The Strategic Play for Institutional Allocators
The shift toward Berkshire Hathaway is a signal that the market is moving from "Growth at Any Price" (GAAP) to "Quality at a Reasonable Price" (QARP). For a strategy consultant or institutional manager, the move is not merely a defensive crouch but a repositioning toward structural resilience.
The logic dictates that as long as the cost of capital remains above zero and geopolitical instability threatens global supply chains, the "Old Economy" assets housed within Berkshire will continue to command a premium over speculative digital assets.

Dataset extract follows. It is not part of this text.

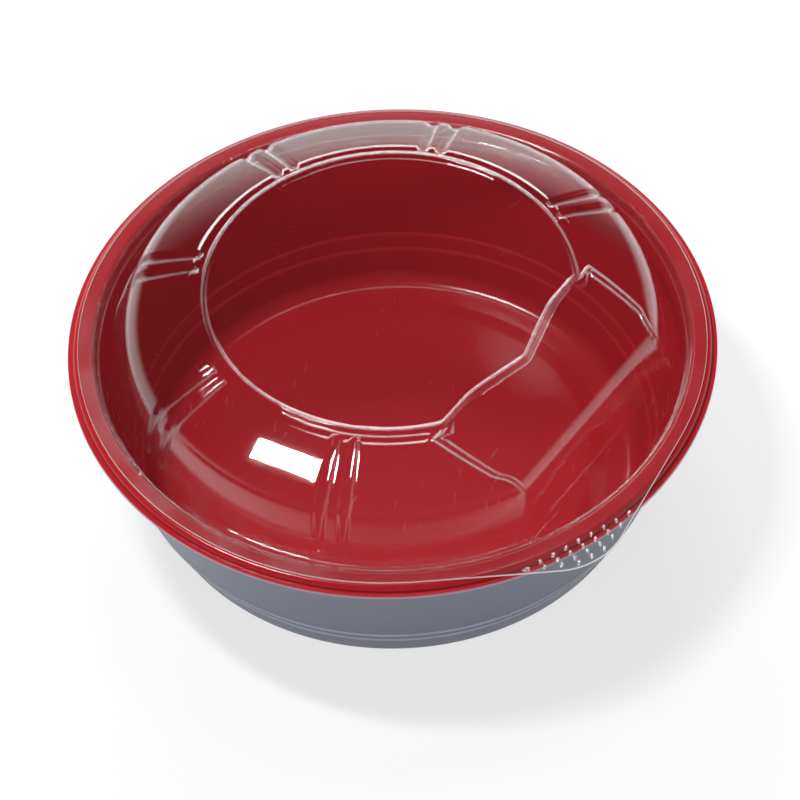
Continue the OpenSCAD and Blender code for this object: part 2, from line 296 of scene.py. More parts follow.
panel = {
    "turn": -36.7,  # direction of the panel's middle
    "topEdge": 38.7,  # from the axis to its straight top edge
    "nose": 5.1,  # how far the top edge's middle pokes out
    "noseHalf": 19.5,
    "noseRun": 17.6,  # how far down the roof the nose reaches
    "roofSlope": 12.6,
    "crownRadius": 208.0,
    "foot": 68.2,
    "wallDraft": 18.6,
    "shoulderBlend": 4.3,
    "edgeBlend": 0.8,
    "noseBlend": 0.35,
    "sideBeadHalf": (0.9, 1.8),  # half width of the bead along each side, at its foot and at the top
    "sideBeadEnds": (58.0, 61.0, 70.5),  # heights where it is gone, narrow and wide
    "sideBeadHeight": 0.75,
    "sideBeadOut": 0.1,  # how far its middle lies beyond its half width
    "sideBeadTop": (0.3, 0.9),  # it fades in from this far inside to this far outside the bead ring's edge
    "sideBeadGlint": 0.4,  # how white its two flanks are painted: a painted highlight
    "flank": (0.72, 0.22),  # the flanks' middle and half width, as shares of its half width
    "reach": 62.0,  # angle to each side within which the panel can cut the dome
    "leanFrom": (3, 37),  # angles over which columns begin to follow its side
    "leanTo": (42, 60),  # and over which they leave it again
    "sideColumns": (5.4, 1.2, 0.29),  # fine columns at each side bead: angle before and past it, step
    "broadColumns": (52.0, 1.6),  # columns elsewhere: angle to each side, step
    "lastColumns": (55, 58, 61, 63.5, 65.5),  # and the few out to the first flutes
    "clearOf": 0.45,  # smallest angle between a fine column and another
    "ringBlend": (1.0, 0.8),  # rounding of the top edge's kink, and where it meets the bead ring
}

flutes = {
    "pairs": 6,
    "first": 67.5,  # from the panel's middle to the first pair
    "step": 45.0,
    "pitch": (5.0, 6.5, 6.4),  # each at the flat top's edge, at the shoulder and at the foot
    "width": (3.2, 4.7, 2.6),
    "depth": (0.85, 1.0, 0.6),
    "floor": 0.3,  # share of the half width that is flat
    "foot": 2.2,  # height above the channel at which they end
    "footMargin": 0.3,  # the wall has closer rows from this far above their round ends to this far below
    "footRows": 8,
    "startIn": 1.0,  # how far inside the flat top's edge they start
    "startRun": 0.9,  # and the run over which they reach full depth
    "margin": 0.35,  # width beside a pair that its columns reach over
    "columns": 33,  # columns over one pair
    "between": 11,  # columns between two pairs
}

tab = {
    "turn": -58.0,
    "noseRadius": 20.0,
    "noseCentre": 74.9,
    "dotRows": ((87.05, 9), (89.0, 7), (90.95, 5), (92.9, 3)),  # distance from the axis, dots in the row
    "dotPitch": 4.0,
    "dotLong": 0.6,
    "dotWide": 0.5,
    "dotHeight": 0.3,
    "fineReach": 10.6,  # angle to each side of the tab that gets fine columns
    "fineStep": 0.22,
    # the dots' frosty white, which also paints their glints
    "dotFrostAndGlint": 0.7,
    "frostAndGlintWhite": 0.85,  # how white its dots and the sheet's cut edge are, frosty and painted glints in one, and the side beads' painted highlight
}


# Angle from the panel's middle to where its straight top edge meets the bead ring.
sideTurn = math.degrees(math.acos(panel["topEdge"] / lid["beadRadius"]))

# The point inside the dome from which the panel's cut is measured, as radius and height.
cutFrom = np.array([panel["topEdge"], lid["channelHeight"]]) - lid["insideFrom"]

# Directions of the pairs of flutes.
pairTurns = [panel["turn"] + flutes["first"] + k * flutes["step"] for k in range(flutes["pairs"])]


# Tangent of an angle in degrees.
def tangent(degrees):
    return math.tan(math.radians(degrees))


# Where two lines meet, each given by a point and its angle.
def lineMeet(p, pAngle, q, qAngle):
    a, b = math.radians(pAngle), math.radians(qAngle)
    reach = ((q[0] - p[0]) * math.sin(b) - (q[1] - p[1]) * math.cos(b)) / math.sin(b - a)
    return p[0] + reach * math.cos(a), p[1] + reach * math.sin(a)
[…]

The tech sector's reliance on globalized, just-in-time supply chains for hardware and an ever-expanding consumer credit bubble for software makes it fundamentally more fragile than a conglomerate built on freight rail, insurance, and energy production.
The immediate tactical move involves a rebalancing of the "Equity Risk Premium" (ERP) within portfolios. If the ERP for tech is shrinking due to higher risk and lower growth expectations, the relative value of Berkshire’s steady, non-correlated earnings grows. Investors should monitor the spread between the 10-year Treasury yield and the earnings yield of the Nasdaq 100. As this spread narrows, the structural outperformance of Berkshire Hathaway is likely to accelerate, as it remains one of the few vehicles capable of generating alpha without the duration risk inherent in the tech sector.